Из эйнштейновских вычислений вытекало, в частности, что закон распределения броуновских частиц по высоте не отличается от такого же закона изменения плотности воздуха. Разница лишь численная — высота, на которой плотность воздуха падает вдвое, составляет 5,6 километра, а для частиц гуммигута (род смолы), взвешенных в воде, эта высота равна всего лишь тридцати микронам. Сосчитывая под микроскопом число «пляшущих пылинок» на разных высотах в жидкости — работа сверхювелирной тонкости, — Перрен и подтвердил с блестящей точностью предсказание Эйнштейна. Это позволило немедленно
Сгруппировав эти подсчеты и основные выводы из них под общим названием «Новое определение размеров молекул», Эйнштейн послал все это в качестве диссертации на степень «доктора философии» в Цюрихский университет. Диссертация уместилась на двадцати одной страничке и была посвящена «моему другу Марселю Гроссману». Профессора Клейнер и Буркхардт одобрили ее и представили на факультет, где не обошлось без насмешливых замечаний по адресу «желторотых молодых людей», которые «воображают, что им удалось наколоть на булавку атом»! Все обошлось, впрочем, благополучно, и Цюрихский университет мог поздравить себя с новым доктором философии. Несмотря на громкое звучание этого ученого титула, ему не соответствовало в швейцарских условиях ничего, кроме простой формальности. Степень вручалась без особых хлопот лицам, имеющим дипломы высших учебных заведений страны. Среди почтово-телеграфных чиновников бернского почтамта были также и «доктора философии»…
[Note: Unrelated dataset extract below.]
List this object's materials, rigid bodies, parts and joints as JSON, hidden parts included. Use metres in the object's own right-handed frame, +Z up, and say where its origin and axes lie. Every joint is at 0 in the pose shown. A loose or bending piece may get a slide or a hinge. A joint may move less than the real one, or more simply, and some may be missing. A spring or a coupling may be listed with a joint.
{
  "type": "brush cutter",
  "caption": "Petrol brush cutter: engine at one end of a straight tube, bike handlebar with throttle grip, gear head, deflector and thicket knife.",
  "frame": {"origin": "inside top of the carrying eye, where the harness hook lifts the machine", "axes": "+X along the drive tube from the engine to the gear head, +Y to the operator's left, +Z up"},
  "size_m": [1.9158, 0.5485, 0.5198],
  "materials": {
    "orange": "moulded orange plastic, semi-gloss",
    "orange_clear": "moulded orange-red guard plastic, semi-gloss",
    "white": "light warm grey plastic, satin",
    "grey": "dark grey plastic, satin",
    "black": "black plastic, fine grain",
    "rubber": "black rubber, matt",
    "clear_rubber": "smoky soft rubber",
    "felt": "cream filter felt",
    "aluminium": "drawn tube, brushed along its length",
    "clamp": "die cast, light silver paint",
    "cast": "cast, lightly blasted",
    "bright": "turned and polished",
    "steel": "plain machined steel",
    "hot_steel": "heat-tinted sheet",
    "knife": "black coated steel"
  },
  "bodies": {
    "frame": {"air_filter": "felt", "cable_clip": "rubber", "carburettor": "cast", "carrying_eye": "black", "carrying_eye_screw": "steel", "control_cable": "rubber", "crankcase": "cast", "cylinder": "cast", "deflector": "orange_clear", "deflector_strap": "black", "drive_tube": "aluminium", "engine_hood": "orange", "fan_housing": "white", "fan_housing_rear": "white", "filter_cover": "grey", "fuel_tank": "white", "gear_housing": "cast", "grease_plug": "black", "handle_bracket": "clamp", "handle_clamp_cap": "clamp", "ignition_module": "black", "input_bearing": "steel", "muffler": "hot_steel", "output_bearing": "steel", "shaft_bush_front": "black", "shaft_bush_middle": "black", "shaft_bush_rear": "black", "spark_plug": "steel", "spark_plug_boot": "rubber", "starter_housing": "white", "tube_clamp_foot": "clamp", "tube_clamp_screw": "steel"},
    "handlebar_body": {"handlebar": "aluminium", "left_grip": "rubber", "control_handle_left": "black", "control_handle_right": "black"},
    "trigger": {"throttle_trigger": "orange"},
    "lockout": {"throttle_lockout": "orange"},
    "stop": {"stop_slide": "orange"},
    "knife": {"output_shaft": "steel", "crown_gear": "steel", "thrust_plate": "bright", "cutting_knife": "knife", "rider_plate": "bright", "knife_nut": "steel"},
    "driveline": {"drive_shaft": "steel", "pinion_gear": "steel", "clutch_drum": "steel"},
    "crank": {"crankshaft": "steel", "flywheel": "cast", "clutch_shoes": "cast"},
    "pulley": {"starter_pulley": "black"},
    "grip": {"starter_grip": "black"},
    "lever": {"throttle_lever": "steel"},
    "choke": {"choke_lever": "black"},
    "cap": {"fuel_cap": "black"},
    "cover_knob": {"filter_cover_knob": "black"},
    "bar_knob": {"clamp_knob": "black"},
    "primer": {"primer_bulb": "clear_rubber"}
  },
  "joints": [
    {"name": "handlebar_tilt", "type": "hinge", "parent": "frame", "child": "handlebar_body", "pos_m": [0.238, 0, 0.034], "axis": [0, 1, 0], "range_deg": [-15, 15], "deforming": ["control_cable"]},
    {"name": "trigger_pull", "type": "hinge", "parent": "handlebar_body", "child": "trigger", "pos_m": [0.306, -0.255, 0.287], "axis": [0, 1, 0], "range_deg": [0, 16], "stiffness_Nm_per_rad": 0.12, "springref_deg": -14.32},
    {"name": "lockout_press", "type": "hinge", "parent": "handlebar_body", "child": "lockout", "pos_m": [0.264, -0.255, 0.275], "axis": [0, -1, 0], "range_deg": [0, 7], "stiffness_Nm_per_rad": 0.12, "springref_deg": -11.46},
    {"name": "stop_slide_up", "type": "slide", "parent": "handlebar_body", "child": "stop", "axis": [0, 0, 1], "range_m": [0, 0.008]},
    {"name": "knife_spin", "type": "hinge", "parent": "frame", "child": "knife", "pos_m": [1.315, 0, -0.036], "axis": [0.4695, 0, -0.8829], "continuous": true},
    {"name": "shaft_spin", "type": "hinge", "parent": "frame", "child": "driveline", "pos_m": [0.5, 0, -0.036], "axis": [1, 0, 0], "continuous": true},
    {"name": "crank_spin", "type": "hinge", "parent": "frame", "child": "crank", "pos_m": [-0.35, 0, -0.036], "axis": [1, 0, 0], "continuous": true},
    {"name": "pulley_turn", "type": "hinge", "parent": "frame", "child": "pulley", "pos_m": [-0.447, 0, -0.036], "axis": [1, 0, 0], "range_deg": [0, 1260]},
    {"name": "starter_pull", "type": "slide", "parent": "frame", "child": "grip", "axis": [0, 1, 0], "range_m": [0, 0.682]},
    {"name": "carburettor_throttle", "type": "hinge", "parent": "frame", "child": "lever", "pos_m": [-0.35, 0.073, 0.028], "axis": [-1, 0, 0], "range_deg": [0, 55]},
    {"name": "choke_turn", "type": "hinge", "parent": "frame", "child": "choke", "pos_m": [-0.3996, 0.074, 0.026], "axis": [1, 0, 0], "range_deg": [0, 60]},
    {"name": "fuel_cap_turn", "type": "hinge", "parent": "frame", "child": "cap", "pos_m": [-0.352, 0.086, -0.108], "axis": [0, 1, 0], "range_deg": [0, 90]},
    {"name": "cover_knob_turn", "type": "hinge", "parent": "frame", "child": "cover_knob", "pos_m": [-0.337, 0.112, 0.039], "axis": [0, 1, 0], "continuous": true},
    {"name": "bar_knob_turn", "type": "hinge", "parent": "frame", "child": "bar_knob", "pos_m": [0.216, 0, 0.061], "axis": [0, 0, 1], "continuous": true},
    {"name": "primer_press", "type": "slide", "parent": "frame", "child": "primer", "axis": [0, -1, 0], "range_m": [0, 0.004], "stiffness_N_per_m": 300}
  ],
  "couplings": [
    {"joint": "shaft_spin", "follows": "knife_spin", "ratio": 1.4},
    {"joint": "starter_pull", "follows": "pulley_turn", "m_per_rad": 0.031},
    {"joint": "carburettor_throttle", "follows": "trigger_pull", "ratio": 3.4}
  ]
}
Академические лавры, о которых шла речь, не могли таким образом привлечь к себе особое внимание. Иначе было с содержанием работ, относящихся к броуновскому движению. О впечатлении, произведенном эйнштейновской теорией и ее экспериментальным подтверждением, можно судить по воспоминаниям современников: Находившийся тогда в Европе знаменитый исследователь заряда электрона Роберт А. Милликэн записал это впечатление в следующих кратких выражениях: «То был конец атаки энергетической школы против кинетической атомной теории. Атака провалилась (had collapced)!»
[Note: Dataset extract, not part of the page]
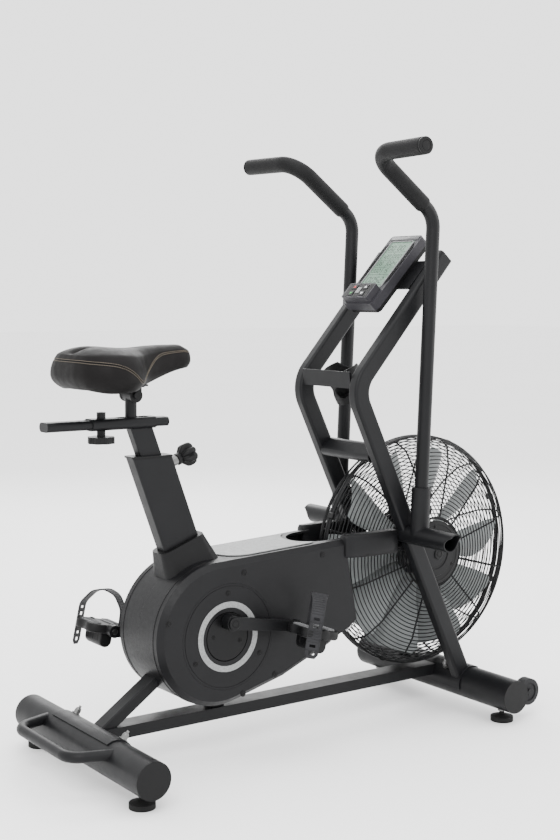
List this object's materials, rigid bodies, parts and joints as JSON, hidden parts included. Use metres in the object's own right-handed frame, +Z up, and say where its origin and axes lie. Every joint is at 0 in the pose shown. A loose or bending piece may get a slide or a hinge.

Директор бернского бюро патентов Галлер вызвал Эйнштейна и, показывая на лежащую на столе кипу журналов, сказал:
— Насколько я понимаю, вы сделали важное открытие. Доказательство реальности атомов. Всего только! Когда вы успели это, молодой человек?
Эйнштейн ответил:
— Что вы, господин директор, это лишь развитие некоторых идей Максвелла и Больцманна… Галлера было нелегко сбить, и он продолжал:
— Вам известно, какое напряжение возникло сейчас вокруг атомной проблемы? Страсти накалены, и не хватает только, чтобы об атомах заговорили с трибун парламентов. Что скажут господа Мах и Оствальд! Что же вы молчите?..
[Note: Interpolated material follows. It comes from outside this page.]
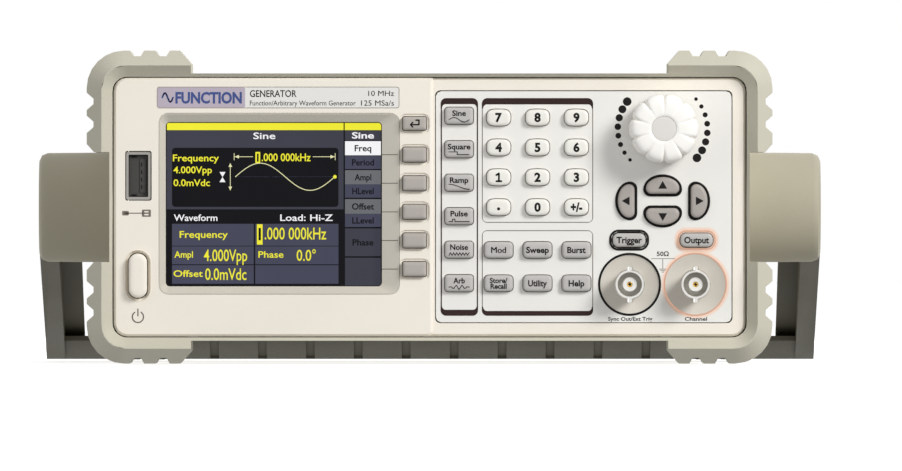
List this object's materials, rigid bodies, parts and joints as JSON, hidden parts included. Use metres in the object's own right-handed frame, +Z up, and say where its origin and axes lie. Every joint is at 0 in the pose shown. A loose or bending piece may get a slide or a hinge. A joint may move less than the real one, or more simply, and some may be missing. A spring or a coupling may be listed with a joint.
{
  "type": "function generator",
  "caption": "Half-rack bench function generator: colour screen, keypad, knob, two BNC jacks, soft corner boots and a swinging carrying handle.",
  "frame": {"origin": "bottom centre of the whole object, on the surface it stands on", "axes": "+X to the right seen from the front, +Y to the back, +Z up; the front faces -Y"},
  "size_m": [0.2642, 0.281, 0.1047],
  "materials": {
    "ivory_plastic": "fine satin texture",
    "panel_plastic": "satin",
    "grey_key": "satin",
    "white_key": "satin",
    "boot_rubber": "matt soft moulding",
    "handle_plastic": "fine texture",
    "nickel": "nickel plate",
    "black_plastic": "moulded",
    "circuit_board": "solder mask",
    "painted_sheet": "powder coat",
    "lens_glass": "clear polished",
    "display_frame": "smooth"
  },
  "bodies": {
    "instrument": {"front_bezel": "ivory_plastic", "keypad_panel": "panel_plastic", "display_window": "lens_glass", "display_module": "display_frame", "keypad_board": "circuit_board", "main_board": "circuit_board", "power_supply": "circuit_board", "top_cover": "painted_sheet", "bottom_chassis": "painted_sheet", "rear_panel": "painted_sheet", "front_boot": "boot_rubber", "rear_boot": "boot_rubber", "left_hub": "handle_plastic", "right_hub": "handle_plastic", "encoder": "nickel", "bnc_sync": "nickel", "bnc_channel": "nickel", "usb_host_port": "nickel", "usb_device_port": "nickel", "mains_inlet": "black_plastic"},
    "knob_body": {"knob": "white_key", "encoder_shaft": "nickel"},
    "handle_body": {"handle": "handle_plastic"},
    "return_key_body": {"return_key": "grey_key"},
    "soft_key_1_body": {"soft_key_1": "grey_key"},
    "soft_key_2_body": {"soft_key_2": "grey_key"},
    "soft_key_3_body": {"soft_key_3": "grey_key"},
    "soft_key_4_body": {"soft_key_4": "grey_key"},
    "soft_key_5_body": {"soft_key_5": "grey_key"},
    "wave_key_sine_body": {"wave_key_sine": "grey_key"},
    "wave_key_square_body": {"wave_key_square": "grey_key"},
    "wave_key_ramp_body": {"wave_key_ramp": "grey_key"},
    "wave_key_pulse_body": {"wave_key_pulse": "grey_key"},
    "wave_key_noise_body": {"wave_key_noise": "grey_key"},
    "wave_key_arbitrary_body": {"wave_key_arbitrary": "grey_key"},
    "number_key_7_body": {"number_key_7": "white_key"},
    "number_key_8_body": {"number_key_8": "white_key"},
    "number_key_9_body": {"number_key_9": "white_key"},
    "number_key_4_body": {"number_key_4": "white_key"},
    "number_key_5_body": {"number_key_5": "white_key"},
    "number_key_6_body": {"number_key_6": "white_key"},
    "number_key_1_body": {"number_key_1": "white_key"},
    "number_key_2_body": {"number_key_2": "white_key"},
    "number_key_3_body": {"number_key_3": "white_key"},
    "number_key_point_body": {"number_key_point": "white_key"},
    "number_key_0_body": {"number_key_0": "white_key"},
    "number_key_sign_body": {"number_key_sign": "white_key"},
    "function_key_mod_body": {"function_key_mod": "grey_key"},
    "function_key_sweep_body": {"function_key_sweep": "grey_key"},
    "function_key_burst_body": {"function_key_burst": "grey_key"},
    "function_key_store_body": {"function_key_store": "grey_key"},
    "function_key_utility_body": {"function_key_utility": "grey_key"},
    "function_key_help_body": {"function_key_help": "grey_key"},
    "arrow_key_up_body": {"arrow_key_up": "grey_key"},
    "arrow_key_left_body": {"arrow_key_left": "grey_key"},
    "arrow_key_down_body": {"arrow_key_down": "grey_key"},
    "arrow_key_right_body": {"arrow_key_right": "grey_key"},
    "trigger_key_body": {"trigger_key": "grey_key"},
    "output_key_body": {"output_key": "grey_key"},
    "power_button_body": {"power_button": "ivory_plastic"}
  },
  "joints": [
    {"name": "handle_swing", "type": "hinge", "parent": "instrument", "child": "handle_body", "pos_m": [0, -0.0355, 0.05235], "axis": [-1, 0, 0], "range_deg": [0, 250]},
    {"name": "knob_turn", "type": "hinge", "parent": "instrument", "child": "knob_body", "pos_m": [0.0783, -0.1335, 0.0785], "axis": [0, 1, 0], "continuous": true},
    {"name": "return_key_press", "type": "slide", "parent": "instrument", "child": "return_key_body", "axis": [0, 1, 0], "range_m": [0, 0.0012], "stiffness_N_per_m": 400},
    {"name": "soft_key_1_press", "type": "slide", "parent": "instrument", "child": "soft_key_1_body", "axis": [0, 1, 0], "range_m": [0, 0.0012], "stiffness_N_per_m": 400},
    {"name": "soft_key_2_press", "type": "slide", "parent": "instrument", "child": "soft_key_2_body", "axis": [0, 1, 0], "range_m": [0, 0.0012], "stiffness_N_per_m": 400},
    {"name": "soft_key_3_press", "type": "slide", "parent": "instrument", "child": "soft_key_3_body", "axis": [0, 1, 0], "range_m": [0, 0.0012], "stiffness_N_per_m": 400},
    {"name": "soft_key_4_press", "type": "slide", "parent": "instrument", "child": "soft_key_4_body", "axis": [0, 1, 0], "range_m": [0, 0.0012], "stiffness_N_per_m": 400},
    {"name": "soft_key_5_press", "type": "slide", "parent": "instrument", "child": "soft_key_5_body", "axis": [0, 1, 0], "range_m": [0, 0.0012], "stiffness_N_per_m": 400},
    {"name": "wave_key_sine_press", "type": "slide", "parent": "instrument", "child": "wave_key_sine_body", "axis": [0, 1, 0], "range_m": [0, 0.0012], "stiffness_N_per_m": 400},
    {"name": "wave_key_square_press", "type": "slide", "parent": "instrument", "child": "wave_key_square_body", "axis": [0, 1, 0], "range_m": [0, 0.0012], "stiffness_N_per_m": 400},
    {"name": "wave_key_ramp_press", "type": "slide", "parent": "instrument", "child": "wave_key_ramp_body", "axis": [0, 1, 0], "range_m": [0, 0.0012], "stiffness_N_per_m": 400},
    {"name": "wave_key_pulse_press", "type": "slide", "parent": "instrument", "child": "wave_key_pulse_body", "axis": [0, 1, 0], "range_m": [0, 0.0012], "stiffness_N_per_m": 400},
    {"name": "wave_key_noise_press", "type": "slide", "parent": "instrument", "child": "wave_key_noise_body", "axis": [0, 1, 0], "range_m": [0, 0.0012], "stiffness_N_per_m": 400},
    {"name": "wave_key_arbitrary_press", "type": "slide", "parent": "instrument", "child": "wave_key_arbitrary_body", "axis": [0, 1, 0], "range_m": [0, 0.0012], "stiffness_N_per_m": 400},
    {"name": "number_key_7_press", "type": "slide", "parent": "instrument", "child": "number_key_7_body", "axis": [0, 1, 0], "range_m": [0, 0.0012], "stiffness_N_per_m": 400},
    {"name": "number_key_8_press", "type": "slide", "parent": "instrument", "child": "number_key_8_body", "axis": [0, 1, 0], "range_m": [0, 0.0012], "stiffness_N_per_m": 400},
    {"name": "number_key_9_press", "type": "slide", "parent": "instrument", "child": "number_key_9_body", "axis": [0, 1, 0], "range_m": [0, 0.0012], "stiffness_N_per_m": 400},
    {"name": "number_key_4_press", "type": "slide", "parent": "instrument", "child": "number_key_4_body", "axis": [0, 1, 0], "range_m": [0, 0.0012], "stiffness_N_per_m": 400},
    {"name": "number_key_5_press", "type": "slide", "parent": "instrument", "child": "number_key_5_body", "axis": [0, 1, 0], "range_m": [0, 0.0012], "stiffness_N_per_m": 400},
    {"name": "number_key_6_press", "type": "slide", "parent": "instrument", "child": "number_key_6_body", "axis": [0, 1, 0], "range_m": [0, 0.0012], "stiffness_N_per_m": 400},
    {"name": "number_key_1_press", "type": "slide", "parent": "instrument", "child": "number_key_1_body", "axis": [0, 1, 0], "range_m": [0, 0.0012], "stiffness_N_per_m": 400},
    {"name": "number_key_2_press", "type": "slide", "parent": "instrument", "child": "number_key_2_body", "axis": [0, 1, 0], "range_m": [0, 0.0012], "stiffness_N_per_m": 400},
    {"name": "number_key_3_press", "type": "slide", "parent": "instrument", "child": "number_key_3_body", "axis": [0, 1, 0], "range_m": [0, 0.0012], "stiffness_N_per_m": 400},
    {"name": "number_key_point_press", "type": "slide", "parent": "instrument", "child": "number_key_point_body", "axis": [0, 1, 0], "range_m": [0, 0.0012], "stiffness_N_per_m": 400},
    {"name": "number_key_0_press", "type": "slide", "parent": "instrument", "child": "number_key_0_body", "axis": [0, 1, 0], "range_m": [0, 0.0012], "stiffness_N_per_m": 400},
    {"name": "number_key_sign_press", "type": "slide", "parent": "instrument", "child": "number_key_sign_body", "axis": [0, 1, 0], "range_m": [0, 0.0012], "stiffness_N_per_m": 400},
    {"name": "function_key_mod_press", "type": "slide", "parent": "instrument", "child": "function_key_mod_body", "axis": [0, 1, 0], "range_m": [0, 0.0012], "stiffness_N_per_m": 400},
    {"name": "function_key_sweep_press", "type": "slide", "parent": "instrument", "child": "function_key_sweep_body", "axis": [0, 1, 0], "range_m": [0, 0.0012], "stiffness_N_per_m": 400},
    {"name": "function_key_burst_press", "type": "slide", "parent": "instrument", "child": "function_key_burst_body", "axis": [0, 1, 0], "range_m": [0, 0.0012], "stiffness_N_per_m": 400},
    {"name": "function_key_store_press", "type": "slide", "parent": "instrument", "child": "function_key_store_body", "axis": [0, 1, 0], "range_m": [0, 0.0012], "stiffness_N_per_m": 400},
    {"name": "function_key_utility_press", "type": "slide", "parent": "instrument", "child": "function_key_utility_body", "axis": [0, 1, 0], "range_m": [0, 0.0012], "stiffness_N_per_m": 400},
    {"name": "function_key_help_press", "type": "slide", "parent": "instrument", "child": "function_key_help_body", "axis": [0, 1, 0], "range_m": [0, 0.0012], "stiffness_N_per_m": 400},
    {"name": "arrow_key_up_press", "type": "slide", "parent": "instrument", "child": "arrow_key_up_body", "axis": [0, 1, 0], "range_m": [0, 0.0012], "stiffness_N_per_m": 400},
    {"name": "arrow_key_left_press", "type": "slide", "parent": "instrument", "child": "arrow_key_left_body", "axis": [0, 1, 0], "range_m": [0, 0.0012], "stiffness_N_per_m": 400},
    {"name": "arrow_key_down_press", "type": "slide", "parent": "instrument", "child": "arrow_key_down_body", "axis": [0, 1, 0], "range_m": [0, 0.0012], "stiffness_N_per_m": 400},
    {"name": "arrow_key_right_press", "type": "slide", "parent": "instrument", "child": "arrow_key_right_body", "axis": [0, 1, 0], "range_m": [0, 0.0012], "stiffness_N_per_m": 400},
    {"name": "trigger_key_press", "type": "slide", "parent": "instrument", "child": "trigger_key_body", "axis": [0, 1, 0], "range_m": [0, 0.0012], "stiffness_N_per_m": 400},
    {"name": "output_key_press", "type": "slide", "parent": "instrument", "child": "output_key_body", "axis": [0, 1, 0], "range_m": [0, 0.0012], "stiffness_N_per_m": 400},
    {"name": "power_button_press", "type": "slide", "parent": "instrument", "child": "power_button_body", "axis": [0, 1, 0], "range_m": [0, 0.002], "stiffness_N_per_m": 500}
  ]
}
— Я не задумывался еще об этом, господин директор.
— А над чем же вы задумывались, позвольте вас спросить?
— Я ожидаю откликов на две другие работы, которые посланы мною в «Анналы физики». В первой из них — она уже напечатана — говорится о квантах света. В другой… Мне трудно будет объяснить сейчас в двух словах содержание этой второй статьи, герр директор…
2
О содержании этих двух статей знал пока лишь небольшой кружок друзей, собиравшихся в двух тесных комнатах на Крамгассе, 49, либо в дешевом кафе «Олимпия», а иногда на квартире инженера и сослуживца Эйнштейна, итальянца Микельанджело Бессо. Они называли себя «веселой академией» — на пять членов академии приходились, впрочем, лишь два ученых диплома! Братья Пауль и Конрад Габихт и известный уже нам Морис Соловин были еще студентами. За кружкой пива они обсуждали занимавшие их вопросы. Предметом обсуждения были новые книги, главным образом на философские темы, в том числе «Наука и гипотеза» Пуанкаре, «О сущности вещей в себе» Клиффорда, «О гипотезах, лежащих в основании геометрии». Риманна. Они прочли, кроме того, «Антигону» Софокла, «Андромаху» Расина и большую часть «Дон-Кихота». «Бывало так, — вспоминал Соловин, — что, прочитав страницу, или полстраницы, или даже одну фразу, мы останавливались и начинали дискуссию, продолжавшуюся подчас несколько дней». Говорил Бессо, жестикулируя и возвращаясь к неизменному коньку — философскому кредо великого своего земляка Галилея: «Природа сначала создала вещи по своему усмотрению, а затем уже умы человеческие, способные постигать (и то с большим трудом) кое-что в ее тайнах». — «Но Мах…» — пытался заметить кто-нибудь. Оратор отвечал на это страстной филиппикой. Нет, Мах не пользовался большим кредитом в доме Микельанджело Бессо!